Stated problem: Reproduce every entry exactly as shown.

Data items
>> Start

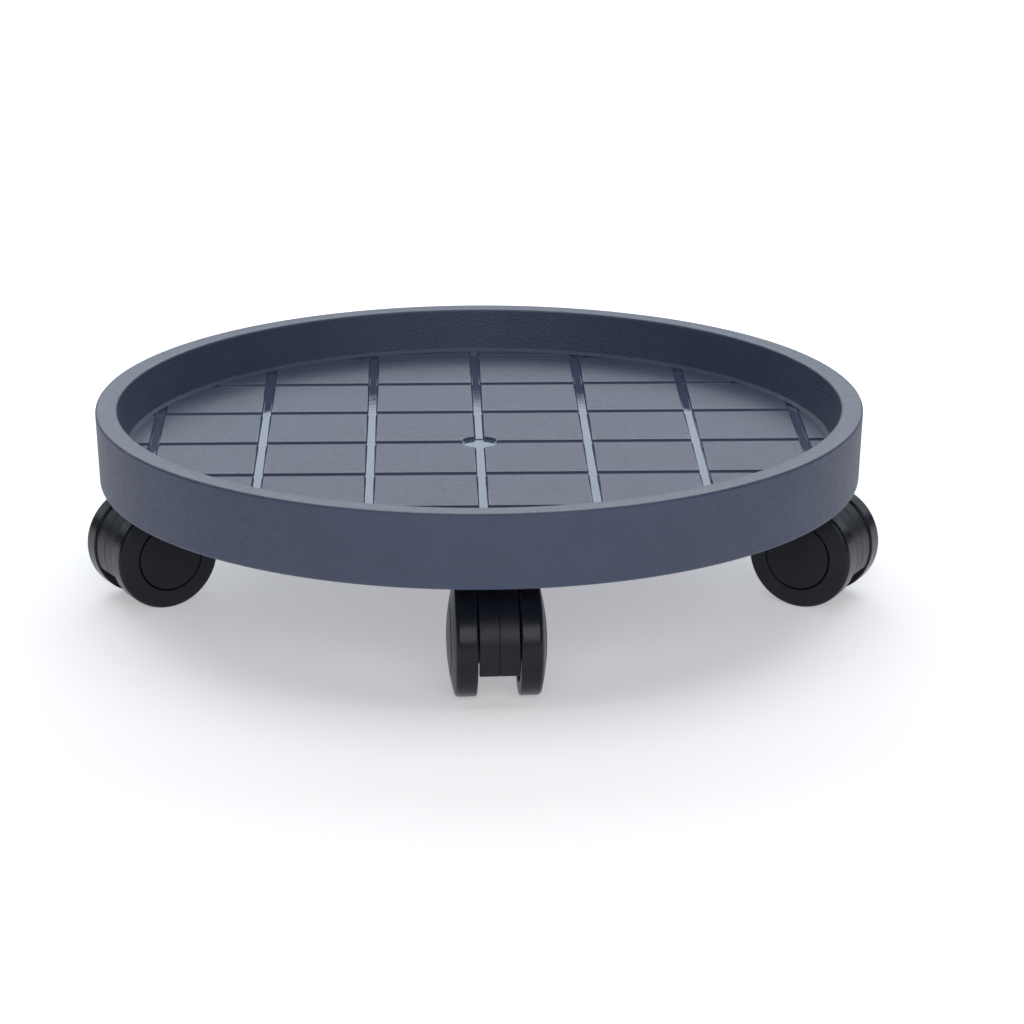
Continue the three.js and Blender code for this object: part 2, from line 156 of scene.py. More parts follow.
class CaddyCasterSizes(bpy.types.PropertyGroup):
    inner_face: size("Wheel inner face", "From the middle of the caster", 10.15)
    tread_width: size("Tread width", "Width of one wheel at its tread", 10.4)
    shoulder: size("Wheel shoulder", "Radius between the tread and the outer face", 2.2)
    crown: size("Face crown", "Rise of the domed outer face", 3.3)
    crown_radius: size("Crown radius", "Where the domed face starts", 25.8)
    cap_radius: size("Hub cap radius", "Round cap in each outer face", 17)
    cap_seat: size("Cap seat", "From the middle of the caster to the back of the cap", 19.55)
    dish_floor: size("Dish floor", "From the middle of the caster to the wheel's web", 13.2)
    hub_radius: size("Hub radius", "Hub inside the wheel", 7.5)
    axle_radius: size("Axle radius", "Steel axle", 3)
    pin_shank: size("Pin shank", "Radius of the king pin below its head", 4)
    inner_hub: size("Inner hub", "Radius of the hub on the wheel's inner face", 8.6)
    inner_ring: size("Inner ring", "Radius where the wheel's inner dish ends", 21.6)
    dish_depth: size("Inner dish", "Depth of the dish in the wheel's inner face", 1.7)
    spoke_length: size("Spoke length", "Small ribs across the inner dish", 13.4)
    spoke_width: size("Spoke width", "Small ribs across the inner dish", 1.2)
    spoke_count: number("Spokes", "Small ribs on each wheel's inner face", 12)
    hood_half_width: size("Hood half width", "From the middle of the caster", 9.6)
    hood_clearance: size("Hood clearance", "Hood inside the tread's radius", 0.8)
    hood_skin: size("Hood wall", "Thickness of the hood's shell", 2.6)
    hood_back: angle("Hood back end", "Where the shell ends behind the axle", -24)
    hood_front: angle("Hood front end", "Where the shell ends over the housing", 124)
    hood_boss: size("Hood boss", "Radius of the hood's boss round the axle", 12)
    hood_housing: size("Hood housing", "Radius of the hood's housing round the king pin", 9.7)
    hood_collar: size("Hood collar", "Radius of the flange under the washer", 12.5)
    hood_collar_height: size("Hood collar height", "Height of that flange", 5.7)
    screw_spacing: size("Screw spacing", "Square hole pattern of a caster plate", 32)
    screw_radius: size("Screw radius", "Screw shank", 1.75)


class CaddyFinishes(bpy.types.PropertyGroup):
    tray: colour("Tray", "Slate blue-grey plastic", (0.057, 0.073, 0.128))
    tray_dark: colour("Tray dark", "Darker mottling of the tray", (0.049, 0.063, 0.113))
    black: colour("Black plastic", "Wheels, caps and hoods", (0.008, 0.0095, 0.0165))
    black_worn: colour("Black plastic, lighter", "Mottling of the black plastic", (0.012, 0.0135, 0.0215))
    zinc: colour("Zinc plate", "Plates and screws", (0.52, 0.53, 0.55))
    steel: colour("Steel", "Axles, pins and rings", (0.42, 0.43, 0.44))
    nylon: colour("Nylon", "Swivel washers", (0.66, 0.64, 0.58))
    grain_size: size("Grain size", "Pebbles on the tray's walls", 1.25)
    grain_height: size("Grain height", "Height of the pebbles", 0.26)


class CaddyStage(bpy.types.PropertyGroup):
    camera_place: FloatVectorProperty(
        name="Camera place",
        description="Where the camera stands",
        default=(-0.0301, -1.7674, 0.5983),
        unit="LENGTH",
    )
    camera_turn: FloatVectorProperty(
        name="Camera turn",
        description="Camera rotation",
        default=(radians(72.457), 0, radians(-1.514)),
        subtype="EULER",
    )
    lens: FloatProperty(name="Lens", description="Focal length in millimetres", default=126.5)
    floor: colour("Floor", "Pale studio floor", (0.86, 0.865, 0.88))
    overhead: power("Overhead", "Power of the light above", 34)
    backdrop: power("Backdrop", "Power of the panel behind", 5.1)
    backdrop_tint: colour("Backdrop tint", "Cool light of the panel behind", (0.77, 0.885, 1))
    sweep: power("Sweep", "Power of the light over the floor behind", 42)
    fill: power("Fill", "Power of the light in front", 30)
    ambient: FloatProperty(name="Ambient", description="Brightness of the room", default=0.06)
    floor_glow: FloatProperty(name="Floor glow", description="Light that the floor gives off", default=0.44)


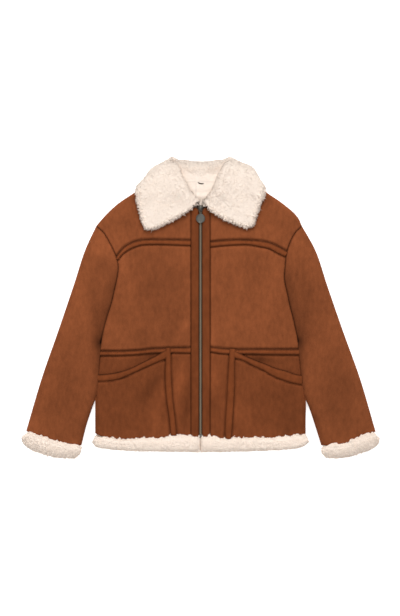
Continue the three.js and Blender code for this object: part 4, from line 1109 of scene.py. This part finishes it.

>> End

Answer:
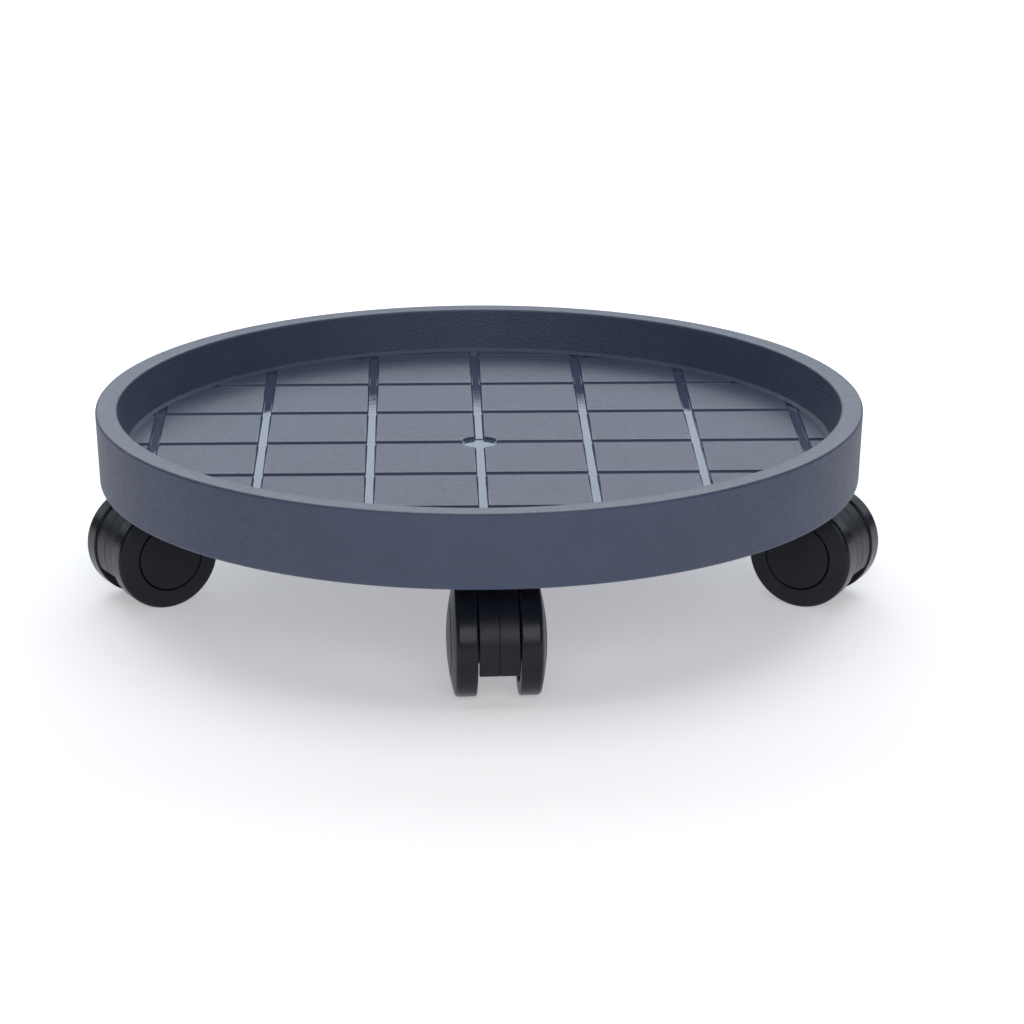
Continue the three.js and Blender code for this object: part 2, from line 156 of scene.py. More parts follow.
class CaddyCasterSizes(bpy.types.PropertyGroup):
    inner_face: size("Wheel inner face", "From the middle of the caster", 10.15)
    tread_width: size("Tread width", "Width of one wheel at its tread", 10.4)
    shoulder: size("Wheel shoulder", "Radius between the tread and the outer face", 2.2)
    crown: size("Face crown", "Rise of the domed outer face", 3.3)
    crown_radius: size("Crown radius", "Where the domed face starts", 25.8)
    cap_radius: size("Hub cap radius", "Round cap in each outer face", 17)
    cap_seat: size("Cap seat", "From the middle of the caster to the back of the cap", 19.55)
    dish_floor: size("Dish floor", "From the middle of the caster to the wheel's web", 13.2)
    hub_radius: size("Hub radius", "Hub inside the wheel", 7.5)
    axle_radius: size("Axle radius", "Steel axle", 3)
    pin_shank: size("Pin shank", "Radius of the king pin below its head", 4)
    inner_hub: size("Inner hub", "Radius of the hub on the wheel's inner face", 8.6)
    inner_ring: size("Inner ring", "Radius where the wheel's inner dish ends", 21.6)
    dish_depth: size("Inner dish", "Depth of the dish in the wheel's inner face", 1.7)
    spoke_length: size("Spoke length", "Small ribs across the inner dish", 13.4)
    spoke_width: size("Spoke width", "Small ribs across the inner dish", 1.2)
    spoke_count: number("Spokes", "Small ribs on each wheel's inner face", 12)
    hood_half_width: size("Hood half width", "From the middle of the caster", 9.6)
    hood_clearance: size("Hood clearance", "Hood inside the tread's radius", 0.8)
    hood_skin: size("Hood wall", "Thickness of the hood's shell", 2.6)
    hood_back: angle("Hood back end", "Where the shell ends behind the axle", -24)
    hood_front: angle("Hood front end", "Where the shell ends over the housing", 124)
    hood_boss: size("Hood boss", "Radius of the hood's boss round the axle", 12)
    hood_housing: size("Hood housing", "Radius of the hood's housing round the king pin", 9.7)
    hood_collar: size("Hood collar", "Radius of the flange under the washer", 12.5)
    hood_collar_height: size("Hood collar height", "Height of that flange", 5.7)
    screw_spacing: size("Screw spacing", "Square hole pattern of a caster plate", 32)
    screw_radius: size("Screw radius", "Screw shank", 1.75)


class CaddyFinishes(bpy.types.PropertyGroup):
    tray: colour("Tray", "Slate blue-grey plastic", (0.057, 0.073, 0.128))
    tray_dark: colour("Tray dark", "Darker mottling of the tray", (0.049, 0.063, 0.113))
    black: colour("Black plastic", "Wheels, caps and hoods", (0.008, 0.0095, 0.0165))
    black_worn: colour("Black plastic, lighter", "Mottling of the black plastic", (0.012, 0.0135, 0.0215))
    zinc: colour("Zinc plate", "Plates and screws", (0.52, 0.53, 0.55))
    steel: colour("Steel", "Axles, pins and rings", (0.42, 0.43, 0.44))
    nylon: colour("Nylon", "Swivel washers", (0.66, 0.64, 0.58))
    grain_size: size("Grain size", "Pebbles on the tray's walls", 1.25)
    grain_height: size("Grain height", "Height of the pebbles", 0.26)


class CaddyStage(bpy.types.PropertyGroup):
    camera_place: FloatVectorProperty(
        name="Camera place",
        description="Where the camera stands",
        default=(-0.0301, -1.7674, 0.5983),
        unit="LENGTH",
    )
    camera_turn: FloatVectorProperty(
        name="Camera turn",
        description="Camera rotation",
        default=(radians(72.457), 0, radians(-1.514)),
        subtype="EULER",
    )
    lens: FloatProperty(name="Lens", description="Focal length in millimetres", default=126.5)
    floor: colour("Floor", "Pale studio floor", (0.86, 0.865, 0.88))
    overhead: power("Overhead", "Power of the light above", 34)
    backdrop: power("Backdrop", "Power of the panel behind", 5.1)
    backdrop_tint: colour("Backdrop tint", "Cool light of the panel behind", (0.77, 0.885, 1))
    sweep: power("Sweep", "Power of the light over the floor behind", 42)
    fill: power("Fill", "Power of the light in front", 30)
    ambient: FloatProperty(name="Ambient", description="Brightness of the room", default=0.06)
    floor_glow: FloatProperty(name="Floor glow", description="Light that the floor gives off", default=0.44)


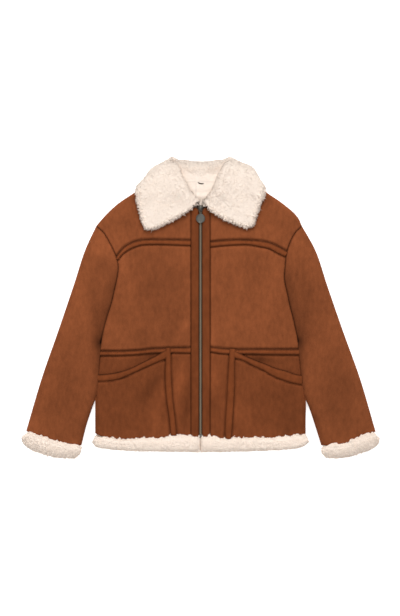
Continue the three.js and Blender code for this object: part 4, from line 1109 of scene.py. This part finishes it.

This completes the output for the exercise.